Do this
Output the data that follows exactly, line for line.

Recorded information
● ● ● ● ● ● ●

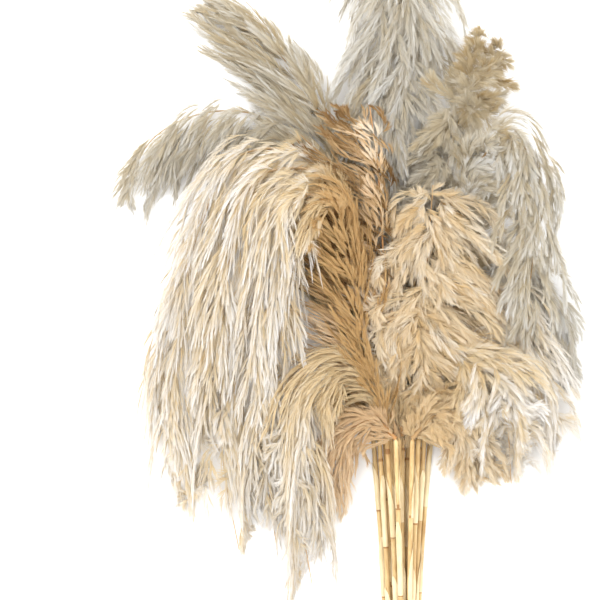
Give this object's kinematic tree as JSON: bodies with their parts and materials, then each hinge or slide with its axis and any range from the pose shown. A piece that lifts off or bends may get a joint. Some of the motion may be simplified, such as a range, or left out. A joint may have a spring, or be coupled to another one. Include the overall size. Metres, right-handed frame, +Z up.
{
  "type": "bundle of pampas grass",
  "caption": "Loose bundle of cut, dried pampas grass lying down: bare reed stalks side by side, then long feathery cream plumes that fan out and droop.",
  "frame": {"origin": "on the surface that the bundle lies on, under the middle of the whole bundle's box", "axes": "+Y along the stalks from the cut ends to the plumes, +Z up from the surface, +X to the right seen from above with the plumes at the top"},
  "size_m": [0.6789, 1.1963, 0.1707],
  "materials": {
    "stalk": "dry straw-coloured reed, satin, with darker nodes and fine lengthwise fibres",
    "plume": "soft silky dried flower hair, matt with a light sheen, golden tan at the roots to cream white at the tips"
  },
  "bodies": {
    "root": {"stalk_left": "stalk", "plume_left": "plume", "stalk_upper_left": "stalk", "plume_upper_left": "plume", "stalk_top": "stalk", "plume_top": "plume", "stalk_upper_right": "stalk", "plume_upper_right": "plume", "stalk_right_upper": "stalk", "plume_right_upper": "plume", "stalk_right_far": "stalk", "plume_right_far": "plume", "stalk_left_outer": "stalk", "plume_left_outer": "plume", "stalk_left_middle": "stalk", "plume_left_middle": "plume", "stalk_centre": "stalk", "plume_centre": "plume", "stalk_front": "stalk", "plume_front": "plume", "stalk_right": "stalk", "plume_right": "plume", "stalk_left_inner": "stalk", "plume_left_inner": "plume", "stalk_left_low": "stalk", "plume_left_low": "plume", "stalk_right_low": "stalk", "plume_right_low": "plume", "stalk_left_short": "stalk", "plume_left_short": "plume", "stalk_right_short": "stalk", "plume_right_short": "plume"}
  },
  "joints": []
}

● ● ● ● ● ● ●

Solution for this exercise
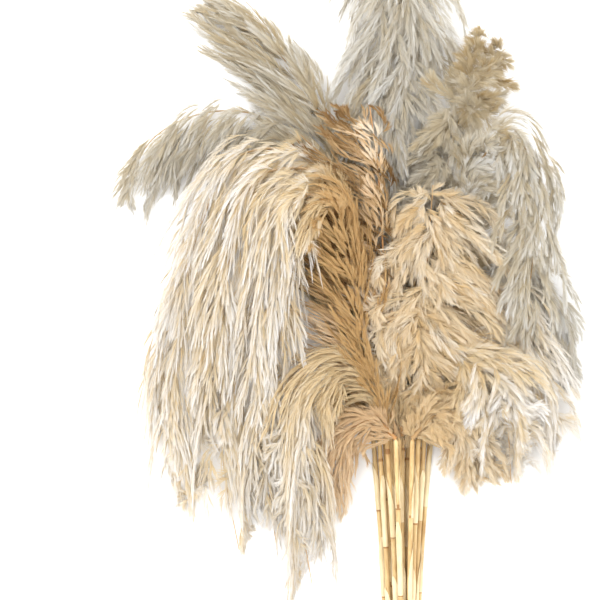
Give this object's kinematic tree as JSON: bodies with their parts and materials, then each hinge or slide with its axis and any range from the pose shown. A piece that lifts off or bends may get a joint. Some of the motion may be simplified, such as a range, or left out. A joint may have a spring, or be coupled to another one. Include the overall size. Metres, right-handed frame, +Z up.
{
  "type": "bundle of pampas grass",
  "caption": "Loose bundle of cut, dried pampas grass lying down: bare reed stalks side by side, then long feathery cream plumes that fan out and droop.",
  "frame": {"origin": "on the surface that the bundle lies on, under the middle of the whole bundle's box", "axes": "+Y along the stalks from the cut ends to the plumes, +Z up from the surface, +X to the right seen from above with the plumes at the top"},
  "size_m": [0.6789, 1.1963, 0.1707],
  "materials": {
    "stalk": "dry straw-coloured reed, satin, with darker nodes and fine lengthwise fibres",
    "plume": "soft silky dried flower hair, matt with a light sheen, golden tan at the roots to cream white at the tips"
  },
  "bodies": {
    "root": {"stalk_left": "stalk", "plume_left": "plume", "stalk_upper_left": "stalk", "plume_upper_left": "plume", "stalk_top": "stalk", "plume_top": "plume", "stalk_upper_right": "stalk", "plume_upper_right": "plume", "stalk_right_upper": "stalk", "plume_right_upper": "plume", "stalk_right_far": "stalk", "plume_right_far": "plume", "stalk_left_outer": "stalk", "plume_left_outer": "plume", "stalk_left_middle": "stalk", "plume_left_middle": "plume", "stalk_centre": "stalk", "plume_centre": "plume", "stalk_front": "stalk", "plume_front": "plume", "stalk_right": "stalk", "plume_right": "plume", "stalk_left_inner": "stalk", "plume_left_inner": "plume", "stalk_left_low": "stalk", "plume_left_low": "plume", "stalk_right_low": "stalk", "plume_right_low": "plume", "stalk_left_short": "stalk", "plume_left_short": "plume", "stalk_right_short": "stalk", "plume_right_short": "plume"}
  },
  "joints": []
}